Given information —
----------------------------------------
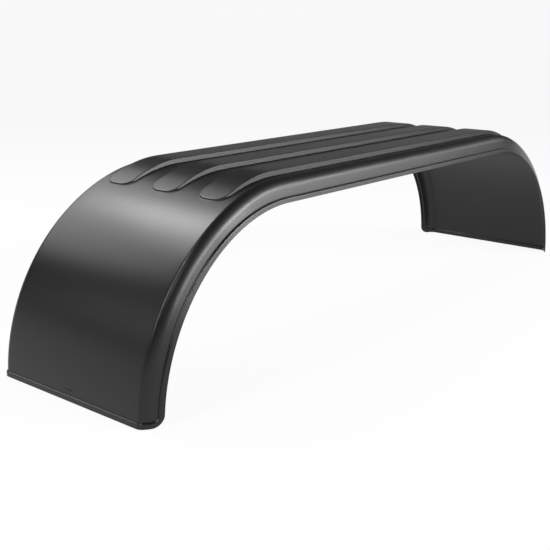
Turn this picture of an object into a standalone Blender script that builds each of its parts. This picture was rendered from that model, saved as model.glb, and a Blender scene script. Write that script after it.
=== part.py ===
----------------------------------------
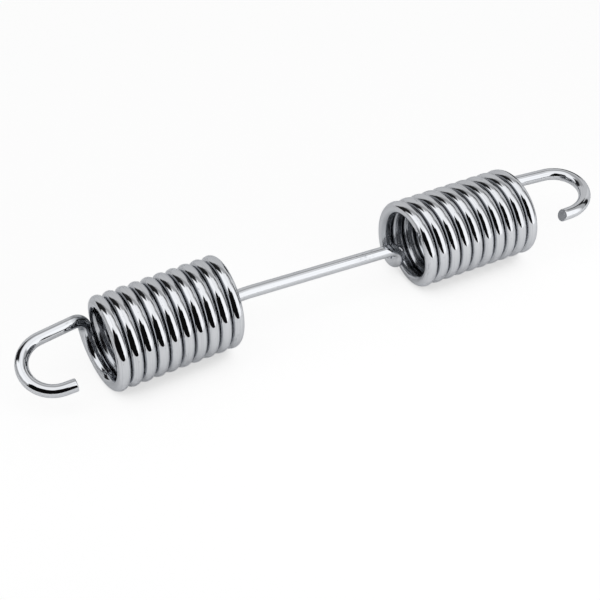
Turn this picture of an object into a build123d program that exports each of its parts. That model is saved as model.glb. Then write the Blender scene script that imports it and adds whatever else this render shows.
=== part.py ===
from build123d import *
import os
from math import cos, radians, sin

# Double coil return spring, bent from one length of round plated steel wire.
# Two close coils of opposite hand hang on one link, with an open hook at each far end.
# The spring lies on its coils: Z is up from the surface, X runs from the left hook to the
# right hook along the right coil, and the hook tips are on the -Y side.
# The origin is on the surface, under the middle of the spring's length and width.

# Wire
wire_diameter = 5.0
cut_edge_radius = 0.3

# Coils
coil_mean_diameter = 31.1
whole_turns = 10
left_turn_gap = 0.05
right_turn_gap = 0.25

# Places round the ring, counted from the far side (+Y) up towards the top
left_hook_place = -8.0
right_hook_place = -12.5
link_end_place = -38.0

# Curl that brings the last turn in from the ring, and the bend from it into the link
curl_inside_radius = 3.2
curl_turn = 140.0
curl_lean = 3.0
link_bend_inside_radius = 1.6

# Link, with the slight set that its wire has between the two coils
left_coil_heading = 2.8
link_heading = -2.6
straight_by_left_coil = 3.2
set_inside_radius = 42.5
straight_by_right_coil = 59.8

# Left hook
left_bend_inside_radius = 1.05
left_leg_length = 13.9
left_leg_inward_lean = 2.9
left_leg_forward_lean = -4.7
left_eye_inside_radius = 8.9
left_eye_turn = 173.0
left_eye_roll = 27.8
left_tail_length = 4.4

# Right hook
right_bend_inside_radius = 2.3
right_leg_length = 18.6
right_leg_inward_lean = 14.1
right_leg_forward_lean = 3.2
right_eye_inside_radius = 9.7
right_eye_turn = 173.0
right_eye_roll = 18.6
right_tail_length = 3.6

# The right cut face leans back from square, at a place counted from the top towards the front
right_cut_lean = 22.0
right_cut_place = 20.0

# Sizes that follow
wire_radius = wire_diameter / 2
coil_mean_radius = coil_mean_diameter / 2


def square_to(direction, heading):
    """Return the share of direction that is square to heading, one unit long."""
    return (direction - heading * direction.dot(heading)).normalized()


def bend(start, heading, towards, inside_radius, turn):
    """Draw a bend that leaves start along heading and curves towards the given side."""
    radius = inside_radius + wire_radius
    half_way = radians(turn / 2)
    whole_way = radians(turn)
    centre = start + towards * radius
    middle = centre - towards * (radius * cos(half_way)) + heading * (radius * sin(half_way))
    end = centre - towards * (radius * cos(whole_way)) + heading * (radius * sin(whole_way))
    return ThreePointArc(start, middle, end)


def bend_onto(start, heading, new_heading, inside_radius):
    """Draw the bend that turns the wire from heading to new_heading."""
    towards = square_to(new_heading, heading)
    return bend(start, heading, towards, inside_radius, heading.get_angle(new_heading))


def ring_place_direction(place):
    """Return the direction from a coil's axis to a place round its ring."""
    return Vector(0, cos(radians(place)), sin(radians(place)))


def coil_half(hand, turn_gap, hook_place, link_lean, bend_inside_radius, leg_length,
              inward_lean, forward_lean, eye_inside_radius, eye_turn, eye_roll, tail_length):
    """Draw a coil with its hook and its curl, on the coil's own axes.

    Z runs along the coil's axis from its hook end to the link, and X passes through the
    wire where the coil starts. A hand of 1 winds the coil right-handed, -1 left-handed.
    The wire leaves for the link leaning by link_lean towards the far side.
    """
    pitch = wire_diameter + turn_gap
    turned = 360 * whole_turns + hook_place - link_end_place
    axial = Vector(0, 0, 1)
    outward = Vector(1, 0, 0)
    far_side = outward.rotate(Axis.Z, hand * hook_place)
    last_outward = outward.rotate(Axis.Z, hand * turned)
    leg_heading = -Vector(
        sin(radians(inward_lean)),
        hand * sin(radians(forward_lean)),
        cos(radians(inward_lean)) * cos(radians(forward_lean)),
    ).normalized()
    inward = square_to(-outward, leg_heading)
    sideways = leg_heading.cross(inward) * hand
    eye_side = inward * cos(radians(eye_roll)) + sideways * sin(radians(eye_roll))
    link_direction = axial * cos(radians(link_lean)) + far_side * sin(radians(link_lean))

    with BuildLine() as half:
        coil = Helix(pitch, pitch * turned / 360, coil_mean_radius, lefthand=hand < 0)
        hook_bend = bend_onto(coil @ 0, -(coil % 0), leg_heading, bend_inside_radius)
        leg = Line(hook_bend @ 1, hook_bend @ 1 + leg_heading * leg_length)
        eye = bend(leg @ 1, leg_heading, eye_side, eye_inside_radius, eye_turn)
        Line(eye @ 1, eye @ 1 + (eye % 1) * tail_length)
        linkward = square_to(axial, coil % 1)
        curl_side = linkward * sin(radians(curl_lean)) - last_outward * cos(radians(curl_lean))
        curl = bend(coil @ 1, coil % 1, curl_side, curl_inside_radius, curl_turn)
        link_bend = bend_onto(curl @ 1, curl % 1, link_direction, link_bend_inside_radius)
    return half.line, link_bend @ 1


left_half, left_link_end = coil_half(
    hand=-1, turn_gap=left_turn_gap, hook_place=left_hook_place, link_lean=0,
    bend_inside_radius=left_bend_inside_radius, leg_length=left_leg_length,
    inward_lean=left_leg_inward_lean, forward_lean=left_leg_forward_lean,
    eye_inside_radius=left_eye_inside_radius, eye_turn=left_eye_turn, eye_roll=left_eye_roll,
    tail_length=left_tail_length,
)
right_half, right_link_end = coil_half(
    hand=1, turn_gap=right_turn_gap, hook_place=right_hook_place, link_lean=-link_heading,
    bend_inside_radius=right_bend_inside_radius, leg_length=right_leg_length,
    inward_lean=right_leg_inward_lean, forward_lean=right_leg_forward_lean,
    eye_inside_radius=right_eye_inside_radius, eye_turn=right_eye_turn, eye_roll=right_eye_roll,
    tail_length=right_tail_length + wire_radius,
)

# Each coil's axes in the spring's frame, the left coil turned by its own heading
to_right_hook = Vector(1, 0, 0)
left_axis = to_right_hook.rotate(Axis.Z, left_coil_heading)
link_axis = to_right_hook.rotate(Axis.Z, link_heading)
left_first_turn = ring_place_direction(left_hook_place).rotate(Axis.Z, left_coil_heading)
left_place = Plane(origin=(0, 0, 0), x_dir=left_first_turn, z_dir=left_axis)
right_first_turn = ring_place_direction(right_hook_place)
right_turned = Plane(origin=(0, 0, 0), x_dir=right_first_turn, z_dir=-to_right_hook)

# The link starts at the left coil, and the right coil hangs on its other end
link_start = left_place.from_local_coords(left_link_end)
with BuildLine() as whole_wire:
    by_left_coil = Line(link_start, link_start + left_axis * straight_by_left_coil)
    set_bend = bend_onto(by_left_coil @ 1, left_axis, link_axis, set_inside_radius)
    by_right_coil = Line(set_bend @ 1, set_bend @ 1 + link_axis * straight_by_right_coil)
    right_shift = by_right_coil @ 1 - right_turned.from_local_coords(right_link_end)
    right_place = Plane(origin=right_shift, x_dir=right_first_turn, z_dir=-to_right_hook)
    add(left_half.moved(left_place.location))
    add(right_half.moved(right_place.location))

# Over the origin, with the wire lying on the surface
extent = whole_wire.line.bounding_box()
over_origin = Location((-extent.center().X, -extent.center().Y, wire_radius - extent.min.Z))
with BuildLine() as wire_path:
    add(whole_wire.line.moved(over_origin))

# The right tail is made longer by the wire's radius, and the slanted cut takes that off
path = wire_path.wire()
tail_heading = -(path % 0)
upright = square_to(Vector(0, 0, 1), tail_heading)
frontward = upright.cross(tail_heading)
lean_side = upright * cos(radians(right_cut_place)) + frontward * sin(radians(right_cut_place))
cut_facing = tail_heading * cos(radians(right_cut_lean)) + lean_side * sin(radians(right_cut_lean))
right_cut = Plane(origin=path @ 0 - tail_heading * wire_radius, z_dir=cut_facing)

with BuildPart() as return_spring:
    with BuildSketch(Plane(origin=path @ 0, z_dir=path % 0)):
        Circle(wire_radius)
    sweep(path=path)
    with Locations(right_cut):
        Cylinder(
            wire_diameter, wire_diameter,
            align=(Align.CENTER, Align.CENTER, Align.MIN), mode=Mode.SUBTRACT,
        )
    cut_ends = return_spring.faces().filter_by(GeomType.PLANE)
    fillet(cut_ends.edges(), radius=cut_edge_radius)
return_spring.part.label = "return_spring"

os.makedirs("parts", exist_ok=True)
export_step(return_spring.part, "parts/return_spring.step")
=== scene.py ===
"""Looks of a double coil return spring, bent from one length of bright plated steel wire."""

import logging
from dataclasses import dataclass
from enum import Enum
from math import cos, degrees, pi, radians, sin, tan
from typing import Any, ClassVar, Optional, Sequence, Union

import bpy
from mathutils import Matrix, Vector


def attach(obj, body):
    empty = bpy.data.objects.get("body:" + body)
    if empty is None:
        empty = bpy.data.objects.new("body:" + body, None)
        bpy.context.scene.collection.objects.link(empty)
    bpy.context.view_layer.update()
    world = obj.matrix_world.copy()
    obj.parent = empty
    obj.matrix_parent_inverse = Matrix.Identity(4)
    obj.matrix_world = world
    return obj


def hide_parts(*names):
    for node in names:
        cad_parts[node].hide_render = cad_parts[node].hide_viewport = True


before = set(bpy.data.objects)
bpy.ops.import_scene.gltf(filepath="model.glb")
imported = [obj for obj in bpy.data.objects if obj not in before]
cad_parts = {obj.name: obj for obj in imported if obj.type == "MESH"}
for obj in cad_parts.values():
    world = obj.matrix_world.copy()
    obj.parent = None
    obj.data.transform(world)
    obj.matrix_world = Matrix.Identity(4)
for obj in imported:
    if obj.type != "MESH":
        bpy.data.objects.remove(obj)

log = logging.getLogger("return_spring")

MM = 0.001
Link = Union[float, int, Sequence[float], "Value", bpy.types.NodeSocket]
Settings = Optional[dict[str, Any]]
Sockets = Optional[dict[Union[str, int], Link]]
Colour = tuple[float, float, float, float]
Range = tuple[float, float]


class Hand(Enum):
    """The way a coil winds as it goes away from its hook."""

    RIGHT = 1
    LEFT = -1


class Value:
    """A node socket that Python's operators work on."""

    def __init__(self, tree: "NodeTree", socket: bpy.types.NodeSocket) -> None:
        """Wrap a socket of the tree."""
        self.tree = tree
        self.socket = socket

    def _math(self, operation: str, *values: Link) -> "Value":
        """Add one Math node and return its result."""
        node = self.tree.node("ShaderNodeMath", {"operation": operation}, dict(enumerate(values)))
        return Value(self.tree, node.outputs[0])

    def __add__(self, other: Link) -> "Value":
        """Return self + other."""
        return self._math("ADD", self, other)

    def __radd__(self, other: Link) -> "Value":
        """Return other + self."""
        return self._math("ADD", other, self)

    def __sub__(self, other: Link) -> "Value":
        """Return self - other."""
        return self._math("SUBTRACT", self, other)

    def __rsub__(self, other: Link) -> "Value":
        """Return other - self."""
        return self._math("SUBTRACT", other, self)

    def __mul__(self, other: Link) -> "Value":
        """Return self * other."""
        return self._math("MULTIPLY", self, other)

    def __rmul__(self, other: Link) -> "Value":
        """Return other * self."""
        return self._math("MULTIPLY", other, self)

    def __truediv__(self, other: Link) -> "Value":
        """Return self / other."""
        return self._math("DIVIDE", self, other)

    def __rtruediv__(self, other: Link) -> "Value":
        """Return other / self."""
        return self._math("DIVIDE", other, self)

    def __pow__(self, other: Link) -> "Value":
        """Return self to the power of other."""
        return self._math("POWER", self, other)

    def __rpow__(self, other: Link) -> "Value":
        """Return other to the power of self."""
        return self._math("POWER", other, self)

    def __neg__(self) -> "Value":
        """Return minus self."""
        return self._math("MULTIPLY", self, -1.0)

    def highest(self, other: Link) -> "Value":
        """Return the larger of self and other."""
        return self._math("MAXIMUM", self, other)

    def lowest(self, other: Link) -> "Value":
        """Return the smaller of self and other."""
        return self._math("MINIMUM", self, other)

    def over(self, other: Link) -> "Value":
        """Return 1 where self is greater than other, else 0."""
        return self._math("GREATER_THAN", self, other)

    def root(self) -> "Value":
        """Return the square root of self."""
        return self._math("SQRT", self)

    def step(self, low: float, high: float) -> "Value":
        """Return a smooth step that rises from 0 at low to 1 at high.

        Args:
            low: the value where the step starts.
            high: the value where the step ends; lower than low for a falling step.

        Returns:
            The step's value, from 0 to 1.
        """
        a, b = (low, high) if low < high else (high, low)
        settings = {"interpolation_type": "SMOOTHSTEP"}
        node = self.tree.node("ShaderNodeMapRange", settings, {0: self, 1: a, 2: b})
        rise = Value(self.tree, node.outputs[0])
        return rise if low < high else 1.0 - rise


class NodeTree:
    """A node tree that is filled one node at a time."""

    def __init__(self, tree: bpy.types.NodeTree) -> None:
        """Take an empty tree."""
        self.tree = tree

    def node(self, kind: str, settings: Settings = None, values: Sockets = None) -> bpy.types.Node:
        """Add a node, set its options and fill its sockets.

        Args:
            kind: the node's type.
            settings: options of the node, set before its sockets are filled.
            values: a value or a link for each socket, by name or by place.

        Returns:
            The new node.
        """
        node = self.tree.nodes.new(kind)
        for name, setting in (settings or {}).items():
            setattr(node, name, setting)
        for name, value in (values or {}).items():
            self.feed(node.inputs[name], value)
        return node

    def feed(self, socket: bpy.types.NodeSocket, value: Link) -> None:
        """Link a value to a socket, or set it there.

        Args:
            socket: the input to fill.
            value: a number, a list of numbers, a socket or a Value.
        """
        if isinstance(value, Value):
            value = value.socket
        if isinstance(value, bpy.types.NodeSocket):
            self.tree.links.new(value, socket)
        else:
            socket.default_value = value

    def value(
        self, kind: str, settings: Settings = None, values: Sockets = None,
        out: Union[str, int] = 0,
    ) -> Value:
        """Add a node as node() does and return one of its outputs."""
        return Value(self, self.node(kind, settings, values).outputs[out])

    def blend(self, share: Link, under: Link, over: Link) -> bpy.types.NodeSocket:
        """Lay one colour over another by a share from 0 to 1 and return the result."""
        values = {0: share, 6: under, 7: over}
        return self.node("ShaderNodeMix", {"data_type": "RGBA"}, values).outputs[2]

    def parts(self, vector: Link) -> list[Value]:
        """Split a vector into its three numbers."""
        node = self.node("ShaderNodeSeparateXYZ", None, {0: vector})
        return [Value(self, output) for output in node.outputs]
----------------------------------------
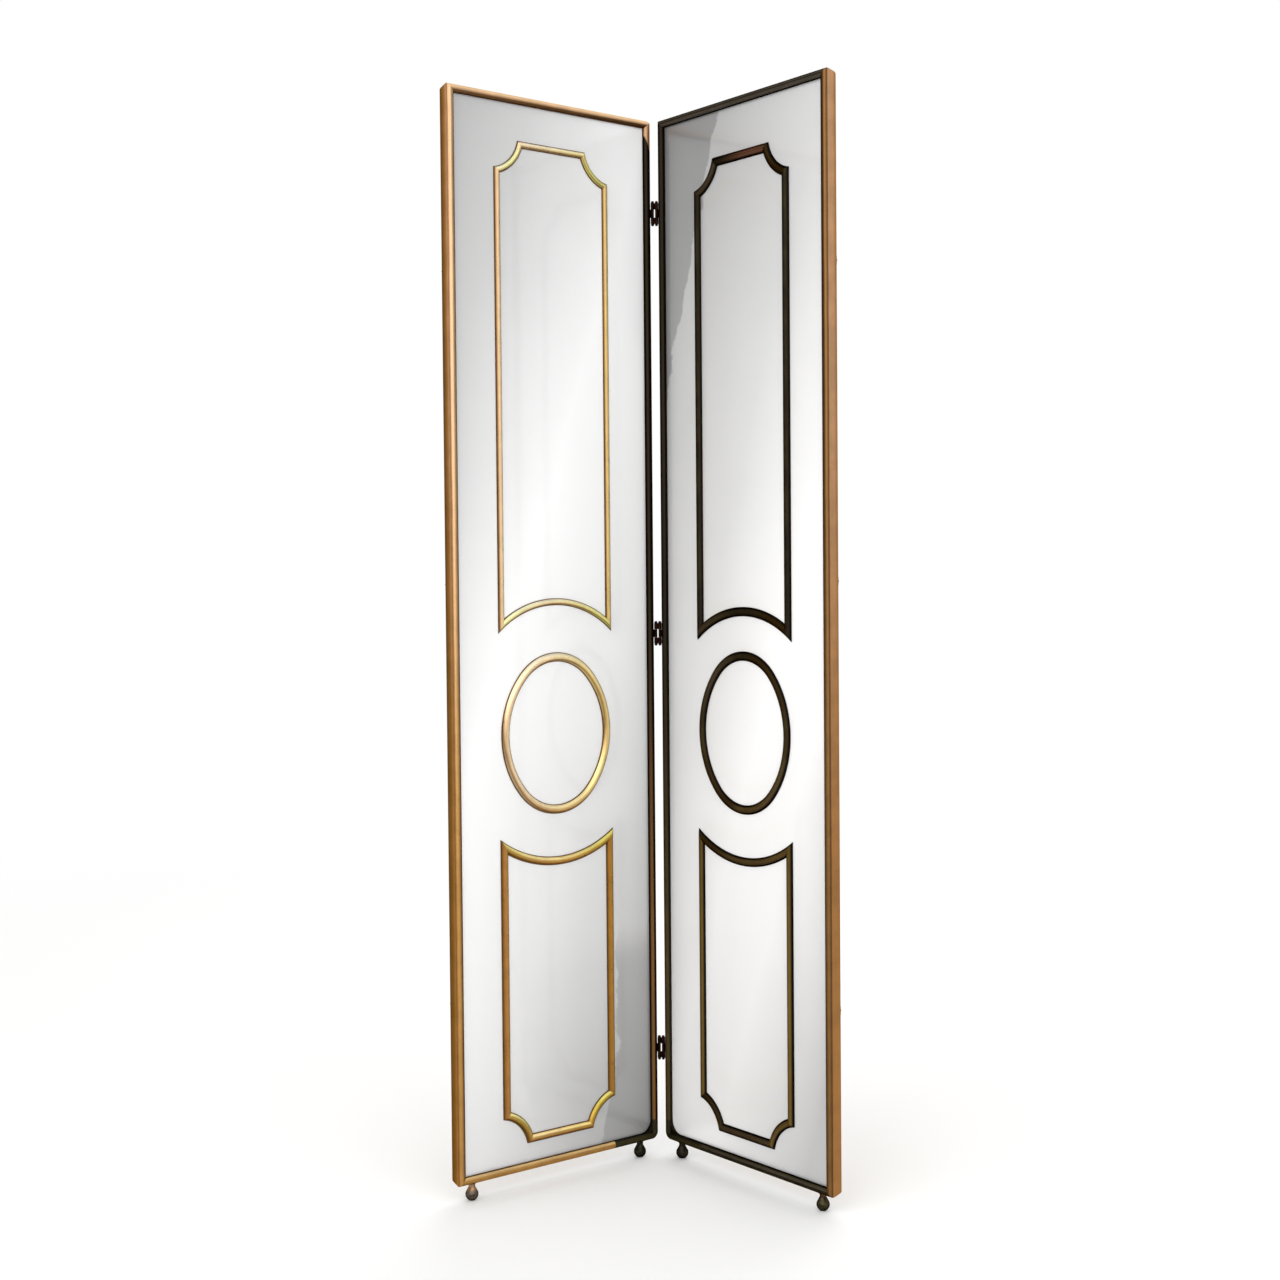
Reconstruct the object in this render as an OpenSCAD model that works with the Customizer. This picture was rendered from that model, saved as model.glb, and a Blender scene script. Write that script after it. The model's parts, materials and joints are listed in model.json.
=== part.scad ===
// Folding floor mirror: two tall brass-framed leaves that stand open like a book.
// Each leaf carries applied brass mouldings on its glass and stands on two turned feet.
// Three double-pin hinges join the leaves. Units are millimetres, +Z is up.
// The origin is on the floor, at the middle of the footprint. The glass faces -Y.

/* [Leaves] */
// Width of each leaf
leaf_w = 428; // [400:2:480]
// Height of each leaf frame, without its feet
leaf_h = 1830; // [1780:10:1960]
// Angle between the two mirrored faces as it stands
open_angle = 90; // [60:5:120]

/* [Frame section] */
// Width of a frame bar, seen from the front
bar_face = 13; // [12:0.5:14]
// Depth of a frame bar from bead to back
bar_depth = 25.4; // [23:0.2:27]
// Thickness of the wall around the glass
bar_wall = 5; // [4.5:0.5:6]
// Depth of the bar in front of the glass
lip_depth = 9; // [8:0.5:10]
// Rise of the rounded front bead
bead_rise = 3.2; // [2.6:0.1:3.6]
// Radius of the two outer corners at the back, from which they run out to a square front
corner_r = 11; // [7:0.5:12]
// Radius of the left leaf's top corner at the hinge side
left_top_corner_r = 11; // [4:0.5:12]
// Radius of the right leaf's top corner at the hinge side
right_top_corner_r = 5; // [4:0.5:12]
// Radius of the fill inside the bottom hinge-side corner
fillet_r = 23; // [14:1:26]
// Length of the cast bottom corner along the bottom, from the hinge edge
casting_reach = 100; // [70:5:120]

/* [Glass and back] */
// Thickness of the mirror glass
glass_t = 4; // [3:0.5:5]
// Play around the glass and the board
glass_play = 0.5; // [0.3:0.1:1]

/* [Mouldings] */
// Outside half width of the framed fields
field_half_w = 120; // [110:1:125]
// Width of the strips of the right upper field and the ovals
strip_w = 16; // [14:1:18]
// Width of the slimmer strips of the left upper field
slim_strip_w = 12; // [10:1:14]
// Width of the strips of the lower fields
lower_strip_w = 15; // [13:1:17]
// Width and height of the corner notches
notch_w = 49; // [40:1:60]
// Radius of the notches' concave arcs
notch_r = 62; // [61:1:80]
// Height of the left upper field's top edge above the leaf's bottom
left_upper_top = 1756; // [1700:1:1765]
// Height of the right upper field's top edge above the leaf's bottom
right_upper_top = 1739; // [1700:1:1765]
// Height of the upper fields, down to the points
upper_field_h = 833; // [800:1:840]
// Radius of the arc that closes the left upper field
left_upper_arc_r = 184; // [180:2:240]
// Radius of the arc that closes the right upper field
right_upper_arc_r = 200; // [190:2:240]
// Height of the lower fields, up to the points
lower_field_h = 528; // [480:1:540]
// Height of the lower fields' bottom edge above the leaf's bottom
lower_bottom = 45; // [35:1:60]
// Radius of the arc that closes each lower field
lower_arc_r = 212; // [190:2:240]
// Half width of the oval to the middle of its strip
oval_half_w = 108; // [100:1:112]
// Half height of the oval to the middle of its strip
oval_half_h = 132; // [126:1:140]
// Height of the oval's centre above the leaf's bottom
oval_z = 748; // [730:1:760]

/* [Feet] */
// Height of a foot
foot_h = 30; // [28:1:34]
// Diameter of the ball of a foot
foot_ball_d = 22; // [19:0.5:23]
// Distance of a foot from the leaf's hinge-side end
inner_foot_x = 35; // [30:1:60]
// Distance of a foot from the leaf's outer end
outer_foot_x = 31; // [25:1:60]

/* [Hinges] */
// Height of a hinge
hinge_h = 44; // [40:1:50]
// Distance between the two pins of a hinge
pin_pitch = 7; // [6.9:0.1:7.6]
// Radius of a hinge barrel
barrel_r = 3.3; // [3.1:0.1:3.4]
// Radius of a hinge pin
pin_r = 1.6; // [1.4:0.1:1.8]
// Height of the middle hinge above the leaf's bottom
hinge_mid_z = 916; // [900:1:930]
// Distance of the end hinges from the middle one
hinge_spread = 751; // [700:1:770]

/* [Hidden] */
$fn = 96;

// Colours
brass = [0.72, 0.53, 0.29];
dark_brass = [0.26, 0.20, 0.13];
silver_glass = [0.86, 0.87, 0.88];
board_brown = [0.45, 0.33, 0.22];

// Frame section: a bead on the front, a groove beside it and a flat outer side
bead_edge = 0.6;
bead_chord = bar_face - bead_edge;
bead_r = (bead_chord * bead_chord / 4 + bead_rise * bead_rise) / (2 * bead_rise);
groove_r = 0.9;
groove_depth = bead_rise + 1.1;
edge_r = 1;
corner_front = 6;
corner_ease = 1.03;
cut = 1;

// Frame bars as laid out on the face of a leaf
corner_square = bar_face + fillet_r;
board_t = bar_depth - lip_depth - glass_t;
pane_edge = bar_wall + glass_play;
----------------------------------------
Instructions to follow — Output exactly the lines of the material above from the one containing "with BuildPart() as" up to and including the one containing "imported = [obj".

Written reply —
with BuildPart() as return_spring:
    with BuildSketch(Plane(origin=path @ 0, z_dir=path % 0)):
        Circle(wire_radius)
    sweep(path=path)
    with Locations(right_cut):
        Cylinder(
            wire_diameter, wire_diameter,
            align=(Align.CENTER, Align.CENTER, Align.MIN), mode=Mode.SUBTRACT,
        )
    cut_ends = return_spring.faces().filter_by(GeomType.PLANE)
    fillet(cut_ends.edges(), radius=cut_edge_radius)
return_spring.part.label = "return_spring"

os.makedirs("parts", exist_ok=True)
export_step(return_spring.part, "parts/return_spring.step")
=== scene.py ===
"""Looks of a double coil return spring, bent from one length of bright plated steel wire."""

import logging
from dataclasses import dataclass
from enum import Enum
from math import cos, degrees, pi, radians, sin, tan
from typing import Any, ClassVar, Optional, Sequence, Union

import bpy
from mathutils import Matrix, Vector


def attach(obj, body):
    empty = bpy.data.objects.get("body:" + body)
    if empty is None:
        empty = bpy.data.objects.new("body:" + body, None)
        bpy.context.scene.collection.objects.link(empty)
    bpy.context.view_layer.update()
    world = obj.matrix_world.copy()
    obj.parent = empty
    obj.matrix_parent_inverse = Matrix.Identity(4)
    obj.matrix_world = world
    return obj


def hide_parts(*names):
    for node in names:
        cad_parts[node].hide_render = cad_parts[node].hide_viewport = True


before = set(bpy.data.objects)
bpy.ops.import_scene.gltf(filepath="model.glb")
imported = [obj for obj in bpy.data.objects if obj not in before]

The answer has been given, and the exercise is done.